Cow vs Human Digestive System
Different modes of lives create diverse feeding habits in different animals. Digestive systems have been designed according to the most conceivable feeding that can be sustained from the available food resources in the environment that animal species live. Depending on the capabilities, cow and human have developed two different types of feeding habits; thus, they have different digestive systems. Types of teeth, mouths, stomachs, guts, and the enzymes secreted are the main differences between cow and human digestive systems.
Cow Digestive System
The digestive system of cows has been developed as a primary herbivorous system that specializes with the presence of rumen. Rumen is a complex stomach that has four different regions (compartments called Rumen, Reticulum, Omasum, and Abomasum) modified to carry out four different functions. The largest compartment of the stomach is the rumen, and that contains many microorganisms to carry out fermenting processes. First, the food is passed through the mouth that has 32 teeth (six incisors, two blunt canines on the bottom jaw, 12 molars and 12 premolars). The gap between incisors and molars should be noticed in the upper jaw called the Diastema. The oral cavity produces about 20 – 35 litres of saliva in a day. The partially ground food goes into the rumen of the stomach and fermented for a while (about four hours), regurgitated into the mouth, to grind finely, and passed again into the stomach. Reticulum, omasum, and abomasum perform different types of enzymatic digestions and pass the food into the gut to absorb the nutrients into the body of the cow. The small intestine is much similar to the human gut, but it is little small. The rest of the food is passed out of the body through the rectum and anus as faecal bolus. The cow dung is usually green in colour and contains a lot of water in it.
Human Digestive System
Humans are omnivorous and have a generalized food habit, which means there is no special food type that is particularly essential to maintain the life of a man.

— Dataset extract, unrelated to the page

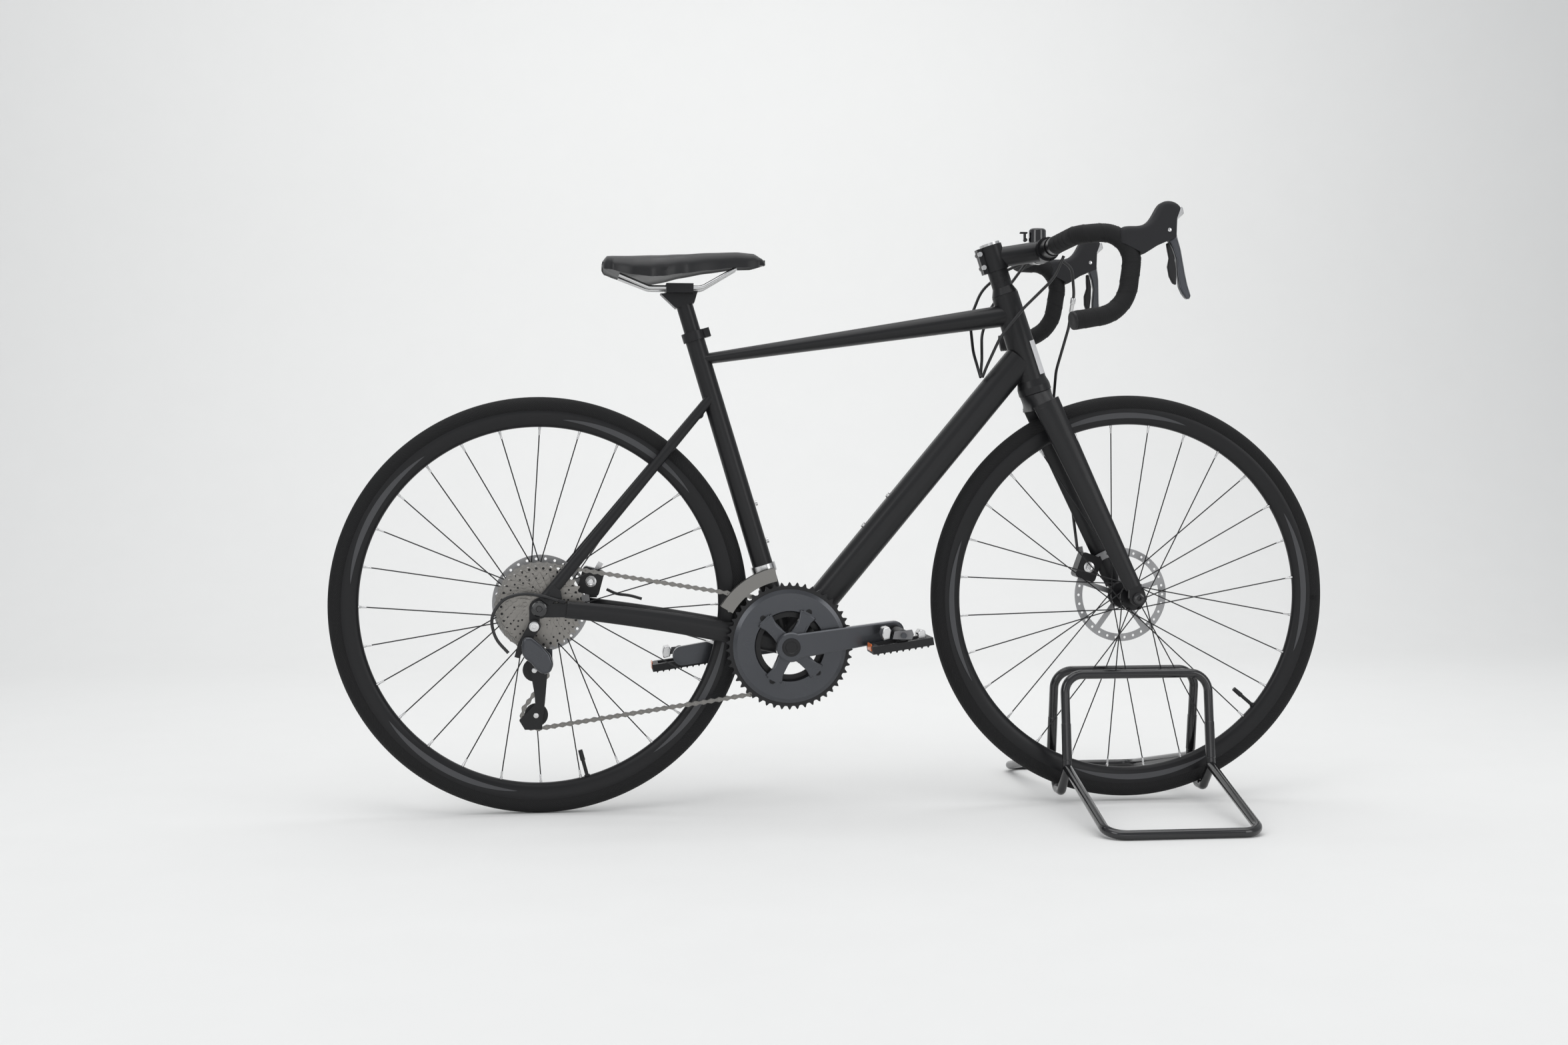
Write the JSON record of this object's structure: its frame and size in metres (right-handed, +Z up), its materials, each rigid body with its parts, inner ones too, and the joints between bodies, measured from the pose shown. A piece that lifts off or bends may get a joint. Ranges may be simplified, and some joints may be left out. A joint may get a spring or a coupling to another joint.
{
  "type": "bicycle on stand",
  "caption": "Drop-bar road bicycle with disc brakes and derailleur gears, its front wheel standing in a bent-tube steel display stand.",
  "frame": {"origin": "on the floor in the middle plane, halfway between the wheel axles", "axes": "+X forward, +Y to the rider left, +Z up"},
  "size_m": [1.6578, 0.661, 0.9751],
  "materials": {
    "frame_paint": "matte black powder coat",
    "bare_black": "black anodised alloy",
    "alloy_grey": "dark polished alloy",
    "steel": "plated steel",
    "rubber": "ribbed rubber tape",
    "hood_rubber": "dark grey moulded rubber",
    "tyre": "fine file tread",
    "plastic": "moulded black plastic",
    "saddle_skin": "smooth synthetic leather",
    "stand_paint": "gloss black enamel",
    "cable_jacket": "black cable housing"
  },
  "bodies": {
    "frame": {"head_tube": "frame_paint", "top_tube": "frame_paint", "down_tube": "frame_paint", "seat_tube": "frame_paint", "chainstays": "frame_paint", "seatstays": "frame_paint", "seat_clamp": "bare_black", "bottom_bracket": "bare_black", "bottle_bolts": "steel", "rear_caliper": "bare_black", "front_derailleur": "alloy_grey", "rear_cables": "cable_jacket", "chain": "steel"},
    "seat": {"seatpost": "bare_black", "saddle_rails": "bare_black", "saddle_shell": "plastic", "saddle_cover": "saddle_skin"},
    "steering": {"fork": "frame_paint", "headset": "bare_black", "stem": "bare_black", "stem_bolts": "steel", "handlebar": "bare_black", "bar_tape": "rubber", "hoods": "hood_rubber", "bell": "bare_black", "front_caliper": "bare_black", "front_brake_cable": "cable_jacket", "bar_cables": "cable_jacket"},
    "front_wheel": {"front_tyre": "tyre", "front_rim": "bare_black", "front_hub": "bare_black", "front_spokes": "steel", "front_rotor": "steel"},
    "rear_wheel": {"rear_tyre": "tyre", "rear_rim": "bare_black", "rear_hub": "bare_black", "rear_spokes": "steel", "rear_rotor": "steel"},
    "cassette": {"cassette": "steel"},
    "crankset": {"crank_right": "alloy_grey", "crank_left": "alloy_grey", "chainrings": "bare_black"},
    "pedal_right": {"pedal_right": "plastic"},
    "pedal_left": {"pedal_left": "plastic"},
    "brake_lever_right": {"brake_lever_right": "alloy_grey"},
    "brake_lever_left": {"brake_lever_left": "alloy_grey"},
    "shift_paddle_right": {"shift_paddle_right": "plastic"},
    "shift_paddle_left": {"shift_paddle_left": "plastic"},
    "bell_lever": {"bell_lever": "bare_black"},
    "rd_bracket": {"rd_bracket": "alloy_grey"},
    "rd_link": {"rd_link": "alloy_grey"},
    "rd_knuckle": {"rd_knuckle": "alloy_grey"},
    "rd_cage": {"rd_cage": "bare_black"},
    "rd_guide_pulley": {"rd_guide_pulley": "plastic"},
    "rd_tension_pulley": {"rd_tension_pulley": "plastic"},
    "fd_cage": {"fd_cage": "alloy_grey"},
    "front_caliper_arm": {"front_caliper_arm": "bare_black"},
    "rear_caliper_arm": {"rear_caliper_arm": "bare_black"},
    "stand": {"stand_hoops": "stand_paint", "stand_base": "stand_paint"}
  },
  "joints": [
    {"name": "steer", "type": "hinge", "parent": "frame", "child": "steering", "pos_m": [0.44527, 0, 0.33047], "axis": [-0.3069, 0, 0.9518], "range_deg": [-45, 45], "deforming": ["bar_cables"]},
    {"name": "front_wheel_spin", "type": "hinge", "parent": "steering", "child": "front_wheel", "pos_m": [0.49095, 0, 0.3452], "axis": [0, 1, 0], "continuous": true},
    {"name": "rear_wheel_spin", "type": "hinge", "parent": "frame", "child": "rear_wheel", "pos_m": [-0.49095, 0, 0.338], "axis": [0, 1, 0], "continuous": true},
    {"name": "crank_spin", "type": "hinge", "parent": "frame", "child": "crankset", "pos_m": [-0.08885, 0, 0.2718], "axis": [0, 1, 0], "continuous": true, "deforming": ["chain"]},
    {"name": "cassette_spin", "type": "hinge", "parent": "frame", "child": "cassette", "pos_m": [-0.49095, 0, 0.338], "axis": [0, 1, 0], "continuous": true},
    {"name": "pedal_right_spin", "type": "hinge", "parent": "crankset", "child": "pedal_right", "pos_m": [0.07928, -0.123, 0.29693], "axis": [0, 1, 0], "continuous": true},
    {"name": "pedal_left_spin", "type": "hinge", "parent": "crankset", "child": "pedal_left", "pos_m": [-0.25698, 0.123, 0.24667], "axis": [0, 1, 0], "continuous": true},
    {"name": "seatpost_height", "type": "slide", "parent": "frame", "child": "seat", "axis": [-0.2887, 0, 0.9574], "range_m": [-0.035, 0.05]},
    {"name": "brake_pull_right", "type": "hinge", "parent": "steering", "child": "brake_lever_right", "pos_m": [0.48437, -0.214, 0.92504], "axis": [0, 1, 0], "range_deg": [0, 10], "stiffness_Nm_per_rad": 1.5, "springref_deg": -8.59},
    {"name": "brake_pull_left", "type": "hinge", "parent": "steering", "child": "brake_lever_left", "pos_m": [0.48437, 0.214, 0.92504], "axis": [0, 1, 0], "range_deg": [0, 10], "stiffness_Nm_per_rad": 1.5, "springref_deg": -8.59},
    {"name": "shift_right", "type": "hinge", "parent": "brake_lever_right", "child": "shift_paddle_right", "pos_m": [0.47787, -0.216, 0.90904], "axis": [1, 0, 0], "range_deg": [0, 12], "stiffness_Nm_per_rad": 0.3, "springref_deg": -11.46},
    {"name": "shift_left", "type": "hinge", "parent": "brake_lever_left", "child": "shift_paddle_left", "pos_m": [0.47787, 0.216, 0.90904], "axis": [-1, 0, 0], "range_deg": [0, 12], "stiffness_Nm_per_rad": 0.3, "springref_deg": -11.46},
    {"name": "bell_ring", "type": "hinge", "parent": "steering", "child": "bell_lever", "pos_m": [0.32237, 0.04, 0.94644], "axis": [0, 1, 0], "range_deg": [0, 14], "stiffness_Nm_per_rad": 0.05, "springref_deg": -17.19},
    {"name": "derailleur_swing", "type": "hinge", "parent": "frame", "child": "rd_bracket", "pos_m": [-0.49865, -0.08, 0.3111], "axis": [0, 1, 0], "range_deg": [0, 20], "stiffness_Nm_per_rad": 2, "springref_deg": -17.19, "deforming": ["rear_cables"]},
    {"name": "derailleur_shift", "type": "hinge", "parent": "rd_bracket", "child": "rd_link", "pos_m": [-0.51495, -0.092, 0.284], "axis": [0, 0, 1], "range_deg": [-38, 0], "stiffness_Nm_per_rad": 0.8, "springref_deg": 17.19},
    {"name": "derailleur_parallel", "type": "hinge", "parent": "rd_link", "child": "rd_knuckle", "pos_m": [-0.48695, -0.064, 0.262], "axis": [0, 0, 1], "range_deg": [0, 38]},
    {"name": "chain_tensioner", "type": "hinge", "parent": "rd_knuckle", "child": "rd_cage", "pos_m": [-0.48495, -0.045, 0.25], "axis": [0, 1, 0], "range_deg": [-25, 12], "stiffness_Nm_per_rad": 0.5},
    {"name": "guide_pulley_spin", "type": "hinge", "parent": "rd_cage", "child": "rd_guide_pulley", "pos_m": [-0.49995, -0.028, 0.236], "axis": [0, 1, 0], "continuous": true},
    {"name": "tension_pulley_spin", "type": "hinge", "parent": "rd_cage", "child": "rd_tension_pulley", "pos_m": [-0.49745, -0.028, 0.1632], "axis": [0, 1, 0], "continuous": true},
    {"name": "front_shift", "type": "slide", "parent": "frame", "child": "fd_cage", "axis": [0, -1, 0], "range_m": [0, 0.006], "stiffness_N_per_m": 400, "springref_m": -0.002},
    {"name": "front_caliper_pull", "type": "hinge", "parent": "steering", "child": "front_caliper_arm", "pos_m": [0.43105, 0.059, 0.393], "axis": [0, 1, 0], "range_deg": [0, 15]},
    {"name": "rear_caliper_pull", "type": "hinge", "parent": "frame", "child": "rear_caliper_arm", "pos_m": [-0.40895, 0.071, 0.374], "axis": [0, 1, 0], "range_deg": [0, 15]},
    {"name": "stand_lift_off", "type": "slide", "parent": "steering", "child": "stand", "axis": [0, 0, -1], "range_m": [0, 0.25]}
  ],
  "couplings": [
    {"joint": "cassette_spin", "follows": "crank_spin", "ratio": 1},
    {"joint": "guide_pulley_spin", "follows": "crank_spin", "ratio": -3.0909},
    {"joint": "tension_pulley_spin", "follows": "crank_spin", "ratio": 3.0909},
    {"joint": "derailleur_parallel", "follows": "derailleur_shift", "ratio": -1},
    {"joint": "front_caliper_pull", "follows": "brake_pull_right", "ratio": 1.5},
    {"joint": "rear_caliper_pull", "follows": "brake_pull_left", "ratio": 1.5}
  ]
}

Therefore, the digestive system is not essentially specialized, but it is a simple tract with necessary accessory glands. It starts with the simple oral cavity containing salivary glands, tongue, and teeth to taste and start the digestion of food. Then, the oesophagus, stomach, small intestine with three parts, large intestine, and anus are the major parts of the digestive system performing essential functions in food digestion, absorption, and elimination. However, the accessory glands play an invaluable role in the food digestion as humans consume a variety of foods containing various nutrients. Humans being omnivorous, there are a lot of proteins and fats being ingested and will have to be digested properly. The presence of gall bladder makes sure the digestion of animal fats from the food, as humans are omnivorous in food habit. In addition, humans do not favour to feed on many seeds, unless it is tasty or prepared by softening the hard cellulose parts because, there is no adaptation in human digestive tract to breakdown cellulose.
What is the difference between Cow and Human Digestive System?

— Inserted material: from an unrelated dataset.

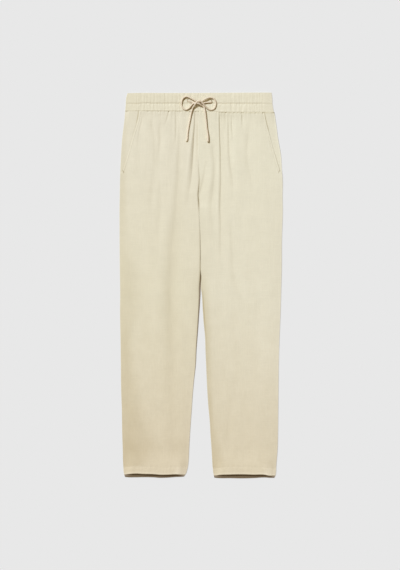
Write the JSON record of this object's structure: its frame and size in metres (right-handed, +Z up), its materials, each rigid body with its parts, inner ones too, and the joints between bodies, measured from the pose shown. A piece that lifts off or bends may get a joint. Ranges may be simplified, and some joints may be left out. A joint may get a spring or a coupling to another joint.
{
  "type": "linen drawstring trousers",
  "caption": "Pull-on linen trousers laid flat, front up, with an elastic waistband gathered over a bowed drawstring, soft pleats, slanted side pockets and straight hemmed legs.",
  "frame": {"origin": "on the table, under the middle of the laid-out garment", "axes": "+Z up from the table, +Y towards the waist, +X towards the wearer's left leg; metres"},
  "size_m": [0.4379, 1.0336, 0.0195],
  "materials": {
    "back_right": "woven linen, matte",
    "back_left": "woven linen, matte",
    "front_right": "woven linen, matte",
    "front_left": "woven linen, matte",
    "pocket_facing_right": "woven linen, matte",
    "pocket_facing_left": "woven linen, matte",
    "waistband_back": "woven linen, matte, gathered",
    "waistband_front": "woven linen, matte, gathered",
    "drawstring_knot": "round cotton cord",
    "drawstring_entry_right": "round cotton cord",
    "drawstring_entry_left": "round cotton cord",
    "drawstring_loop_right": "round cotton cord",
    "drawstring_loop_left": "round cotton cord",
    "drawstring_end_right": "round cotton cord",
    "drawstring_end_left": "round cotton cord"
  },
  "bodies": {
    "root": {"back_right": "back_right", "back_left": "back_left", "front_right": "front_right", "front_left": "front_left", "pocket_facing_right": "pocket_facing_right", "pocket_facing_left": "pocket_facing_left", "waistband_back": "waistband_back", "waistband_front": "waistband_front", "drawstring_knot": "drawstring_knot", "drawstring_entry_right": "drawstring_entry_right", "drawstring_entry_left": "drawstring_entry_left", "drawstring_loop_right": "drawstring_loop_right", "drawstring_loop_left": "drawstring_loop_left", "drawstring_end_right": "drawstring_end_right", "drawstring_end_left": "drawstring_end_left"}
  },
  "joints": []
}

• Humans have a longer digestive system than the cows do.
• Human system has enzymes to digest proteins but not the system of the cow.
• Human oral cavity has strong and sharp canines, but those are blunt in the cows.
• There are four canines in humans whereas cows have only two canines.
• Stomach of the cow is a complex rumen but the human stomach is a simple organ.
• Cows perform regurgitation during digestion but not humans.
• Cows produce more saliva than humans do.
• Human manure is yellowish in colour, but it is greenish black in cows.